Every year, real estate agents and brokers alike balk at the thought of having to shell out excessive and discretionary dues to the California Association of Realtors® (CAR) and other Realtor® associations — up to $700 annually, depending on the local association.

In fact, according to a poll from 2019, 66% of respondents said the services CAR offers are not worth the cost of membership.

However, real estate agents stick with the trade union for a few important reasons. CAR provides 45-hour renewal packages, forms through its zipForm® software, real-estate-related webinars — among other amenities such as legal advice and industry connections — all included in the cost of membership.

But all this is disingenuous at best. CAR couches these services as being “free,” but considering the exorbitant member dues, it’s hard to argue they are worth the price.

For starters, the 45-hour continuing education courses CAR offers are generic at best, and downright sloppy at worst. In addition, real estate agents can find inexpensive, easy-to-navigate 45-hour courses in a multitude of places — including firsttuesday.

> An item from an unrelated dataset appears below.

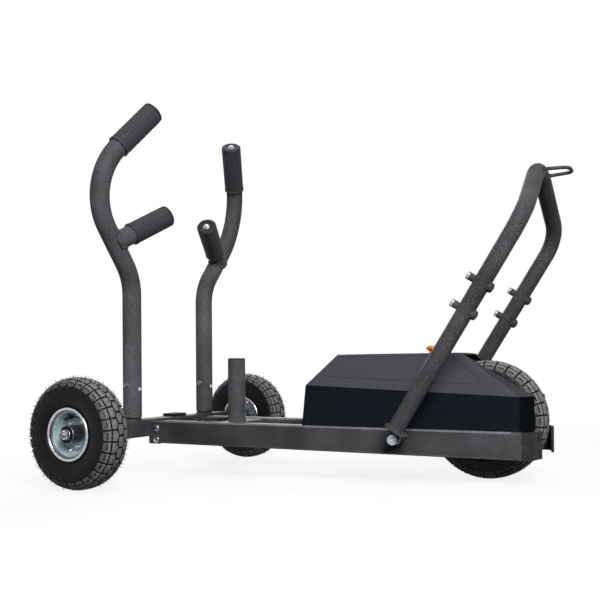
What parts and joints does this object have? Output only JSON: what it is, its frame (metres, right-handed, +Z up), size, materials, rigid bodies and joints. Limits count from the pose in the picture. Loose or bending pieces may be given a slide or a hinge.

As for forms, agents needn’t pay for them at all. RPI forms are comprehensive, simple, and free to use — always.

Related video:

California Real Estate Forms and the Freedom of Choice

But the most significant reason people cite for remaining in CAR’s bed is access to a multiple listing service (MLS).

Knowledge is money saved

However, as firsttuesday has noted many times, CAR membership is not required for MLS access!

Despite continued assurances to the contrary, many real estate licensees still erroneously believe they must join CAR, the National Association of Realtors® (NAR) or their local Association of Realtors® (AOR) branch of CAR to practice real estate in California. Worse, these trade unions are still too often equated to the California Department of Real Estate (DRE).

Other licensees have a slightly better grasp of the implications of membership or non-membership in the real estate trade union, but still mistakenly believe that union membership is necessary in order to access their local MLS.

While this misconception seemed to have lost ground in recent years, a recent poll showed it is still on the rise, with a full 57% of participants espousing the belief that CAR membership is “required” for MLS access.

This impression is not unfounded — though is woefully outdated. Prior to 1976, most real estate trade unions owned their local MLS and required all access to come through membership in their association. Such practice was prohibited in 1976. [Marin County Board of Realtors, Inc. v. Palsson (1976) 16 C3d 920]

Palsson prohibited making association membership a requisite for MLS access to the marketplace. The association was allowed to exact a “reasonable fee” from nonmembers, called Palsson members, for MLS access.

As an agent, your obligation to become a trade union member in order to access the MLS depends on your broker’s membership level with the AOR.

For access to the MLS, AORs give brokers the option of:

  • Realtor® member, which includes CAR and NAR membership along with an MLS subscription; or
  • MLS participant/subscriber only.

Thus, trade union membership is not required to practice real estate — nor is it required to access an MLS. This fact can be confirmed with your local AOR, as they well know the rules.

To subscribe to the MLS, you need to:

  • have a valid California real estate license;
  • be a broker, or a sales agent under a broker who is a member of the MLS;
  • apply for access to the MLS; and
  • pay a reasonable MLS fee, which varies by AOR.

If you are an agent of a broker who is not a member of an AOR, your broker will not require you to be a member of an AOR. However, if your broker is a member of an AOR, your broker will require you to also be a member of the AOR. Remember, as a sales agent, you are acting on behalf of your broker — an agent of the agent — and need to parallel the broker’s membership or non-membership in the AOR. If not, the AOR in which your broker is a member will be billed for your AOR membership fee even when you do not become a member.

No other restrictions apply to MLS access. None. Real estate brokers and their agents can continue to access an MLS without paying excessive and unnecessary dues or entangling themselves in a trade union’s bureaucracy, codes and arbitration rules.

Knowledge is strength — and in this case, money saved.